Innovation, however, is easier said than done in the banking and financial services domain. Multiple factors impede the creation of breakthrough models and efficient processes. Consider the following challenges in recent times:
- Multiple mergers and acquisitions that have led to complex organization structures and IT landscapes
- Stringent and dynamic regulatory norms including Basel III, CCAR, AML, AIFMD, Dodd-Frank, FATCA, etc., have not only added to compliance costs, but also fostered an aversion to innovation in some companies
- Broadened product offerings have led to banks and investment firms losing out on a unified view of their customers
- Technology is rapidly evolving, making it difficult to plan the next ‘leap’
- Policies such as PSD2 and technologies such as Open API, blockchain are bringing banks, intermediaries & fintechs on a level playing field
What is the secret to successful innovation?
Most large banks are addressing these challenges through ‘centers of excellence’ or ‘digital innovation labs’. But what makes some of these dedicated setups more successful as against others that are often treated as cost centers by their management?
Team composition is definitely an important factor, but the approach taken to drive innovation is often the leading contributor to success. While many units depend on the individual genius within their CIO organizations, the successful ones rely on an approach of collective creativity. This is where the concept of a Business Innovation Center (BIC) comes into play.
Business Innovation Center (BIC) – A Recipe for Disruptive Innovation
BIC is an idea-led innovation approach from LTI, built upon the principles of collective creativity, design thinking, agile development and fail-fast methodology. BIC teams typically comprise innovation sponsors, business stakeholders, techno-functional experts, and full stack developers. BIC is executed in a 3D mode – DISCOVER-DREAM-DESIGN, over a typical period of 3 days – 3 weeks – 3 months.
- DISCOVER: The BIC team works with business stakeholders to define the primary objectives for innovation ideation. In scenarios where innovation objectives are undefined, the team adopts a design thinking approach, involving certified Design Thinkers, specializing in human-centric problem-solving.
- DREAM: Once the core objectives are in place, the BIC team conducts internal ideation exercises to identify a series of probable use cases, along with estimated capital requirements and return on investment. Candidates for ideas are the ones that address service insufficiencies, offer rapid pilotability, and have the genuine means to positively disrupt current models. The ideas so identified are analyzed and discussed in depth, and a select few are shortlisted for the proof of concept (POC) stage.
- DESIGN: The BIC team then builds POCs to study implementation feasibility, using the agile delivery mode. Based on business needs, the BIC team may run multiple POCs in parallel, or launch them in planned phases. Once the POCs are approved by critical stakeholders, the BIC team executes a pilot implementation. This entails a successful run, with complete integration with the existing application landscape.

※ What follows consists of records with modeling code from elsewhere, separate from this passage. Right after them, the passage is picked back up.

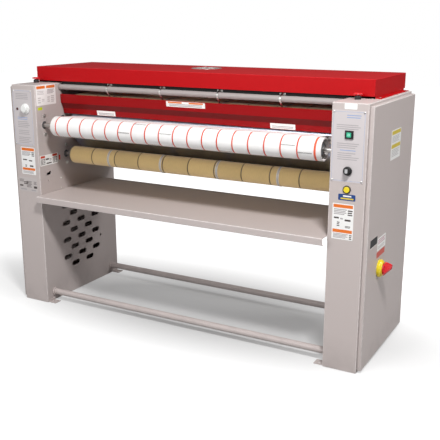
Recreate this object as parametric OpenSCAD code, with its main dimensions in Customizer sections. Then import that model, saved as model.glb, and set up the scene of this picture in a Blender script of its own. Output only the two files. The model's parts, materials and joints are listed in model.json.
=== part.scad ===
// Flatwork ironer with a heated cylinder, for a small laundry.
// X runs along the rolls, Y from the front to the back, Z up from the floor.
// The origin is on the floor, in the middle of the floor anchor pattern.

/* [Cabinets] */
// Clear width between the two cabinets
bay_w = 1602; // [1400:1:1800]
// Width of one cabinet
cab_w = 157; // [150:1:190]
// Depth of the cabinets, front to back
cab_d = 638; // [626:1:680]
// Height of the cabinets
cab_h = 1180; // [1160:1:1240]
// Thickness of the inner wall that carries the bearings
wall_t = 4; // [3:0.5:5]
// Thickness of the other cabinet sheet
sheet_t = 2; // [1.5:0.5:3]
// Width of the rim round the open outer side of a cabinet
rim_w = 24; // [18:1:30]

/* [Side doors] */
// How far a door stands proud of its cabinet
door_t = 19; // [17:1:26]
// Distance of the door's front edge behind the cabinet front
door_front = 11; // [8:1:30]
// Distance of the door's rear edge before the cabinet back
door_rear = 6; // [4:0.5:12]
// Distance of the door's bottom edge above the floor
door_low = 12; // [8:1:30]
// Distance of the door's top edge below the cabinet top
door_drop = 12; // [8:1:30]
// Gap between a door and its cabinet
door_gap = 0.4; // [0.3:0.1:1]
// Length of the recess for the pull latch
latch_l = 101; // [90:1:120]
// Height of the recess for the pull latch
latch_h = 36; // [30:1:50]
// Distance of the latch recess behind the cabinet front
latch_y = 50; // [44:1:90]
// Height of the latch's middle above the floor
latch_z = 580; // [500:1:800]
// Depth of the latch recess
latch_d = 14; // [12:0.5:15]
// Radius of a hinge knuckle
knuckle_r = 6; // [5:0.5:8]
// Radius of a hinge pin
hinge_pin_r = 3; // [2:0.25:3.5]
// Length of one hinge knuckle
knuckle_l = 18; // [14:1:40]

/* [Rolls] */
// Distance of the feed roll's axis behind the cabinet fronts
feed_y = 60; // [58:1:70]
// Distance of the feed roll's axis below the cabinet top
feed_drop = 209; // [200:1:216]
// Outer radius of the feed roll at its ends
feed_r = 51; // [46:0.5:54]
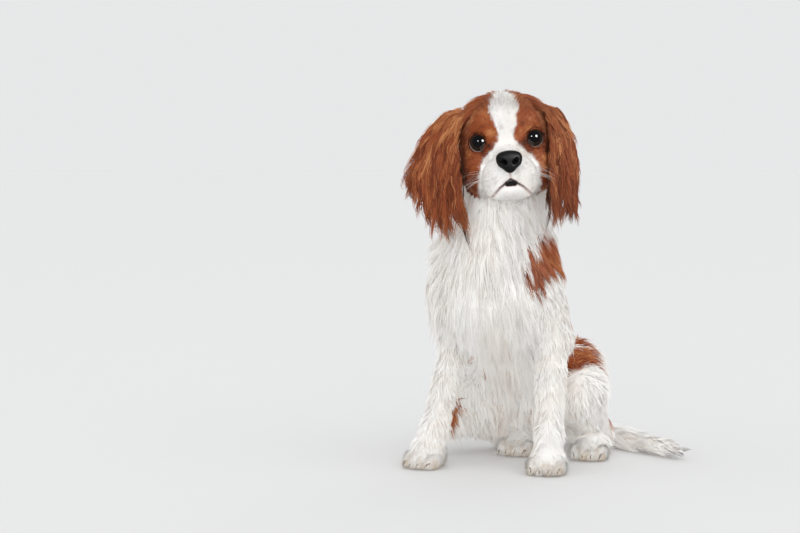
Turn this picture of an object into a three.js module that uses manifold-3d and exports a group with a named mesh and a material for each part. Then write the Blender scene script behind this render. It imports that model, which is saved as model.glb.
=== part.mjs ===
// A sitting cavalier spaniel, life size, in millimetres, +Z up.
// It faces -Y with its head turned to its own left (+X). Paws, rump and tail rest on the floor, Z = 0.
// Each part of the body is a skin drawn over a few smoothly blended masses, and long coat is flat
// tapered locks that follow the skin and then hang.

import * as THREE from "three";
import { mergeVertices } from "three/addons/utils/BufferGeometryUtils.js";
import Module from "manifold-3d";

const wasm = await Module();
wasm.setup();

// Driving sizes
const GAP = 0.3;
const EYE_RADIUS = 11.5;
const EYE_SPREAD = 28.5;
const LID = 2.4;
const TOE_PITCH = 10.5;
const CLAW_LENGTH = 9;
const LOCK_FLATNESS = 0.24;
const LOCK_ROOT = 8;
const LOCK_STEPS = 2;
const FLOOR_CLEAR = 3.4;
const EAR_LENGTH = 92;
const EAR_THICKNESS = 6;
const EAR_ROWS = [
  { down: 0.1, count: 2, length: 50, width: 19 },
  { down: 0.32, count: 3, length: 52, width: 19 },
  { down: 0.56, count: 3, length: 54, width: 20 },
  { down: 0.8, count: 4, length: 50, width: 18 },
  { down: 0.98, count: 3, length: 44, width: 17 },
];
const SEED = 20;

// Where the head sits: the point midway between the eyes, and how the face is turned
const HEAD_AT = [36, -58, 367];
const HEAD_YAW = THREE.MathUtils.degToRad(21.5);
const HEAD_ROLL = THREE.MathUtils.degToRad(-5);
const HEAD_PITCH = THREE.MathUtils.degToRad(2);

const WHITE = { color: 0xf2ede6, roughness: 0.85, metalness: 0 };
const CHESTNUT = { color: 0x9c4f28, roughness: 0.75, metalness: 0 };
const NOSE_LEATHER = { color: 0x241f1e, roughness: 0.45, metalness: 0 };
const EYE_DARK = { color: 0x120c0a, roughness: 0.08, metalness: 0 };
const HORN = { color: 0x4a3a30, roughness: 0.5, metalness: 0 };

const UP = new THREE.Vector3(0, 0, 1);
const BACK = new THREE.Vector3(0, 1, 0);
const DOWN = new THREE.Vector3(0, 0, -1);
const point = (p) => new THREE.Vector3(...p);

const headPose = new THREE.Matrix4()
  .makeTranslation(...HEAD_AT)
  .multiply(new THREE.Matrix4().makeRotationZ(HEAD_YAW))
  .multiply(new THREE.Matrix4().makeRotationX(-HEAD_PITCH))
  .multiply(new THREE.Matrix4().makeRotationY(HEAD_ROLL));
const inHead = (p) => point(p).applyMatrix4(headPose);

// Repeatable random numbers between 0 and 1
let state = SEED;
function random() {
  state = (state * 16807) % 2147483647;
  return state / 2147483647;
}
const vary = (share) => 1 + share * (2 * random() - 1);

// Masses

// Distance to an ellipsoid, true near its surface; turn is about X and then about Z, in degrees
function ellipsoid(at, size, turn = [0, 0]) {
  const [pitch, yaw] = turn.map(THREE.MathUtils.degToRad);
  const toLocal = new THREE.Matrix4()
    .makeTranslation(...at)
    .multiply(new THREE.Matrix4().makeRotationZ(yaw))
    .multiply(new THREE.Matrix4().makeRotationX(pitch))
    .invert();
  const q = new THREE.Vector3();
  const [a, b, c] = size;
  return (p) => {
    q.copy(p).applyMatrix4(toLocal);
    const near = Math.hypot(q.x / a, q.y / b, q.z / c);
    const slope = Math.hypot(q.x / (a * a), q.y / (b * b), q.z / (c * c));
    return slope < 1e-6 ? -Math.min(a, b, c) : (near * (near - 1)) / slope;
  };
}

// Distance to a bar with round ends that narrows from one radius to another
function bar(from, to, radiusFrom, radiusTo) {
  const a = point(from);
  const along = point(to).sub(a);
  const q = new THREE.Vector3();
  return (p) => {
    q.copy(p).sub(a);
    const t = THREE.MathUtils.clamp(q.dot(along) / along.lengthSq(), 0, 1);
    return q.addScaledVector(along, -t).length() - THREE.MathUtils.lerp(radiusFrom, radiusTo, t);
  };
}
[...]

Once the pilot implementation has gone through successfully, solutions are handed over to the IT organization to create a full scale deployment roadmap. So, the 4th dimension to this model is DELIVER, which can be a longer time frame, wherein you develop, test and productionize the solution across multiple business units.
Examples of ideas that can emerge out of a BIC model, and be successfully piloted, include:
- Self-designed funds portfolio
- Digital client engagement platforms for financial advisors
- Personalized opti-channel investor solutions
- Digital omni-channel sales through API-led solutions
- Back-office cognitive automation
- Front-to-back digital customer on-boarding
- Data-driven 360o customer insights for cross-sell, up-sell, risk analytics
- AI-based BOTs to drive interactive campaigns
- Self-service BOTs to replace L0 Contact Center
- Gamification of services for higher customer loyalty and superior advisor performance
Conclusion
While technological innovations have definitely helped accelerate the growth of the banking and wealth management industry, organizations that focus on business innovation, rather than just pure-play IT transformations, will stand out as winners.